◆ Raw data ◆
——————————
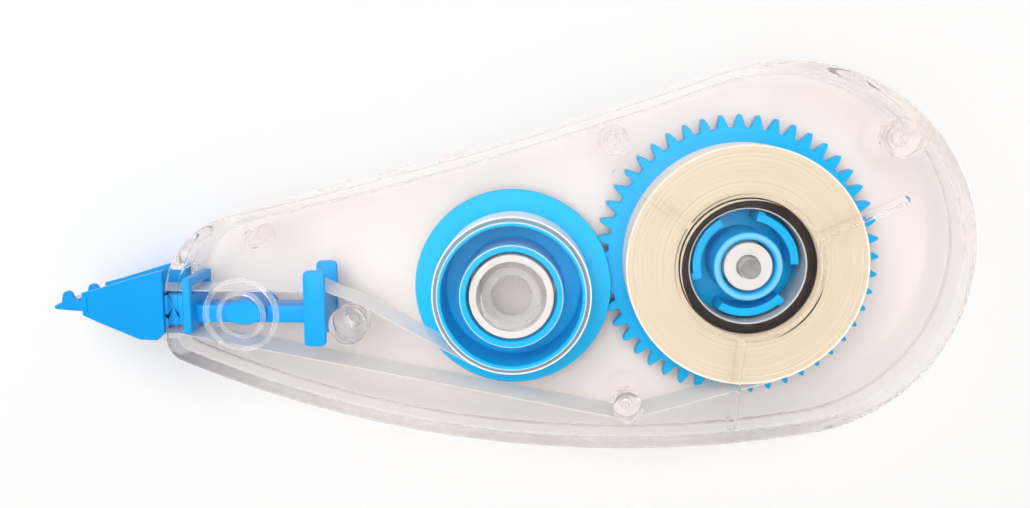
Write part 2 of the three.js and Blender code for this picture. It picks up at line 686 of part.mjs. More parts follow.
function applicatorHead() {
  const bladeZ0 = headMiddleZ - bladeWidth / 2;
  const bladeZ1 = headMiddleZ + bladeWidth / 2;
  const bladeRootX = tipStation.x + bladeRootOverlap;
  const blade = prism(polygon([
    { x: bladeTipX, y: bladeY - bladeTipThickness / 2 },
    { x: bladeRootX, y: bladeY - bladeRootThickness / 2 },
    { x: bladeRootX, y: Math.min(bladeY + bladeRootThickness / 2, tipStation.upperFloor) },
    { x: bladeTipX, y: bladeY + bladeTipThickness / 2 },
  ]), bladeZ0 - earThickness / 2, bladeZ1 + earThickness / 2);
  const ears = [ear(rearEarAbove, bladeZ0 - earThickness), ear(frontEarAbove, bladeZ1)];
  const channelled = wedge()
    .subtract(tapeChannel('upperFloor', 1))
    .subtract(tapeChannel('lowerFloor', -1))
    .subtract(baseChamfer());
  const collarX = noseX + sideWall + runningGap;
  const neck = block(
    shoulder.x - neckRootLength, collarX + collarLength / 2, bladeY - neckBelow, shoulder.upperFloor,
    headMiddleZ - neckDepth / 2, headMiddleZ + neckDepth / 2,
  );
  const collarHalfDepth = tapeWidth / 2 + collarMargin;
  const windowHalfDepth = tapeWidth / 2 + channelSideGap;
  const collarWindow = block(
    collarX - 1, collarX + collarLength + 1, shoulder.upperFloor, filmLevel + collarWindowGap,
    headMiddleZ - windowHalfDepth, headMiddleZ + windowHalfDepth,
  );
  const collar = block(
    collarX, collarX + collarLength, bladeY - collarBelow, bladeY + collarAbove,
    headMiddleZ - collarHalfDepth, headMiddleZ + collarHalfDepth,
  ).subtract(collarWindow);
  const stemY = bladeY - stemBelow;
  const stem = block(
    collarX + collarLength / 2, webX, stemY - stemHeight / 2, stemY + stemHeight / 2,
    headMiddleZ - stemDepth / 2, headMiddleZ + stemDepth / 2,
  );
  const hubOval = new THREE.Shape().absellipse(headBoss.x, headBoss.y, headHubHalfLength, headHubHalfHeight);
  const hub = prism(hubOval, tapeBottom - headHubMargin, tapeTop + headHubMargin);
  const pegHole = rod(headBoss, headPegRadius + runningGap, 0, headPegHeight + runningGap, 16);
  const plates = [forkPlateRear, forkPlateFront].map((z) => block(
    forkX - forkLength / 2, forkX + forkLength / 2, bladeY - forkBelow, bladeY + forkAbove,
    z, z + forkPlateThickness,
  ));
  const web = block(
    webX - forkWebLength / 2, webX + forkWebLength / 2, bladeY - forkWebBelow, bladeY + forkWebAbove,
    forkPlateRear, forkPlateFront + forkPlateThickness,
  );
  return joined(channelled, blade, ...ears, neck, collar, stem, hub, ...plates, web).subtract(pegHole);
}

// Tape: thin strips standing on edge along a path in the XY plane

function strip(path) {
  const half = filmThickness / 2;
  const left = [];
  const right = [];
  path.forEach((point, i) => {
    const before = path[Math.max(0, i - 1)];
    const after = path[Math.min(path.length - 1, i + 1)];
    const inward = new THREE.Vector2().subVectors(point, before).normalize();
    const outward = new THREE.Vector2().subVectors(after, point).normalize();
    const tangent = new THREE.Vector2().addVectors(inward, outward).normalize();
    const normal = new THREE.Vector2(-tangent.y, tangent.x);
    const stretch = i === 0 || i === path.length - 1 ? 1 : 1 / Math.max(0.5, tangent.dot(outward));
    left.push(point.clone().addScaledVector(normal, half * stretch));
    right.push(point.clone().addScaledVector(normal, -half * stretch));
  });
  return prism(polygon([...right, ...left.reverse()]), tapeBottom, tapeTop);
}

function channelPoint(floorName, outward, x) {
  return new THREE.Vector2(x, floorHeight(floorName, x) + outward * (seatGap + filmThickness / 2));
}

function bladePoint(outward, x) {
  const share = (x - bladeTipX) / (tipStation.x - bladeTipX);
  const halfThickness = THREE.MathUtils.lerp(bladeTipThickness, bladeRootThickness, share) / 2;
  return new THREE.Vector2(x, bladeY + outward * (halfThickness + seatGap + filmThickness / 2));
}

// From the roll, under the guide post, out below the neck and along the wedge to just before the blade tip
function supplyRun() {
  const rollTurn = rollRadius + filmOffset;
  const postTurn = guidePost.r + filmOffset;
  const [leave, meetPost] = tapeTangent(supplyAxis, rollTurn, guidePost, postTurn, 1);
  const exit = new THREE.Vector2(noseX + sideWall, slotBottom + slotMargin / 2);
  const [leavePost] = tapeTangent(guidePost, postTurn, exit, 0, 1);
  const wrapStart = directionTo(guidePost, meetPost);
  const wrap = arcPoints(guidePost, postTurn, wrapStart, directionTo(guidePost, leavePost), 5);
  return strip([
    leave,
    ...wrap,
    leavePost,
    exit,
    channelPoint('lowerFloor', -1, shoulder.x),
    channelPoint('lowerFloor', -1, heelStation.x),
    channelPoint('lowerFloor', -1, frontStation.x),
    channelPoint('lowerFloor', -1, tipStation.x),
    bladePoint(-1, bladeTipX + bladeTipThickness),
  ]);
}

// From the blade tip back along the wedge, through the collar, over the fork's web and down to the drum
function returnRun() {
  const overWeb = bladeY + forkWebAbove + filmOffset;
  const offFork = new THREE.Vector2(webX + forkWebLength / 2, overWeb);
  const [, meetDrum] = tapeTangent(offFork, 0, takeupAxis, wrapRadius + filmOffset, -1);
  return strip([
    bladePoint(1, bladeTipX + bladeTipThickness),
    bladePoint(1, tipStation.x - bladeRootThickness),
    channelPoint('upperFloor', 1, tipStation.x),
    channelPoint('upperFloor', 1, frontStation.x),
    channelPoint('upperFloor', 1, heelStation.x),
    channelPoint('upperFloor', 1, shoulder.x),
    new THREE.Vector2(forkX - forkLength / 2, filmLevel),
    new THREE.Vector2(webX - forkWebLength / 2, overWeb),
    offFork,
    meetDrum,
  ]);
}

// The assembly

const group = new THREE.Group();

function addPart(name, body, look) {
  const mesh = new THREE.Mesh(geometryOf(body), new THREE.MeshStandardMaterial(look));
  mesh.name = name;
  group.add(mesh);
}

addPart('case_rear', caseRear(), clearPlastic);
addPart('case_front', caseFront(), clearPlastic);
addPart('applicator_head', applicatorHead(), bluePlastic);
addPart('supply_gear', supplyGear(), bluePlastic);
addPart('supply_core', supplyCore(), blackPlastic);
addPart('tape_roll', tapeRoll(), coatedTape);
addPart('takeup_spool', takeupSpool(), bluePlastic);
addPart('takeup_wraps', takeupWraps(), usedFilm);
addPart('supply_tape_run', supplyRun(), coatedTape);
addPart('return_film_run', returnRun(), usedFilm);

export default group;
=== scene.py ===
# %% [markdown]
# # A correction tape in a clear case
#
# The real thing is a pocket tool: two clear moulded halves snap together round a geared supply reel, a geared
# take-up spool and a wedge shaped applicator head. We rebuild every piece as a surface that numpy works out,
# give each a procedural finish, and light it like the plain studio picture. All the sizes below are millimetres
# and go into the meshes as metres.

# %% Load the frame
import math

import bpy
import numpy as np
from mathutils import Matrix


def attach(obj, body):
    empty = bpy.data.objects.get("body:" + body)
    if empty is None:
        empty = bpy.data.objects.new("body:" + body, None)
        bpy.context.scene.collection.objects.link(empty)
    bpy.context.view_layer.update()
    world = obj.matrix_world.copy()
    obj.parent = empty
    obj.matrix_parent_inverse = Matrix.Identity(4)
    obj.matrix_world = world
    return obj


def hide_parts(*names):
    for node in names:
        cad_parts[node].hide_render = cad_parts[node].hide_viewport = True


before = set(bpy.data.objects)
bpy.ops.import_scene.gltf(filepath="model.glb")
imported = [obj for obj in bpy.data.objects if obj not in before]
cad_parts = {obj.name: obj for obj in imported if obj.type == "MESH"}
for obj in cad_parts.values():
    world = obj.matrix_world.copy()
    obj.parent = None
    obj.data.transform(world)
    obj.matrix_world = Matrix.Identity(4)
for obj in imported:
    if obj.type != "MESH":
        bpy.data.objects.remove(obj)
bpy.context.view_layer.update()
MM = 0.001
print("nodes:", sorted(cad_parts))

# %% [markdown]
# ## Surfaces from grids
#
# A moulded piece is one closed skin. It could be carved out of cubes and cylinders, but a grid of points says
# more with less: each row is a ring that closes on itself, and the rows follow a section. Where the section also
# closes, as in a washer, the grid is a torus. Otherwise both end rings get a cap, either a fan of triangles round
# their middle or a ladder of quads between their two long sides, which suits bent and channelled ends.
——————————
Take exactly the lines from the one containing "function addPart(name, body, look)" through the one containing "bpy.context.scene.collection.objects.link(empty)" in the data above, and output them with nothing added.

function addPart(name, body, look) {
  const mesh = new THREE.Mesh(geometryOf(body), new THREE.MeshStandardMaterial(look));
  mesh.name = name;
  group.add(mesh);
}

addPart('case_rear', caseRear(), clearPlastic);
addPart('case_front', caseFront(), clearPlastic);
addPart('applicator_head', applicatorHead(), bluePlastic);
addPart('supply_gear', supplyGear(), bluePlastic);
addPart('supply_core', supplyCore(), blackPlastic);
addPart('tape_roll', tapeRoll(), coatedTape);
addPart('takeup_spool', takeupSpool(), bluePlastic);
addPart('takeup_wraps', takeupWraps(), usedFilm);
addPart('supply_tape_run', supplyRun(), coatedTape);
addPart('return_film_run', returnRun(), usedFilm);

export default group;
=== scene.py ===
# %% [markdown]
# # A correction tape in a clear case
#
# The real thing is a pocket tool: two clear moulded halves snap together round a geared supply reel, a geared
# take-up spool and a wedge shaped applicator head. We rebuild every piece as a surface that numpy works out,
# give each a procedural finish, and light it like the plain studio picture. All the sizes below are millimetres
# and go into the meshes as metres.

# %% Load the frame
import math

import bpy
import numpy as np
from mathutils import Matrix


def attach(obj, body):
    empty = bpy.data.objects.get("body:" + body)
    if empty is None:
        empty = bpy.data.objects.new("body:" + body, None)
        bpy.context.scene.collection.objects.link(empty)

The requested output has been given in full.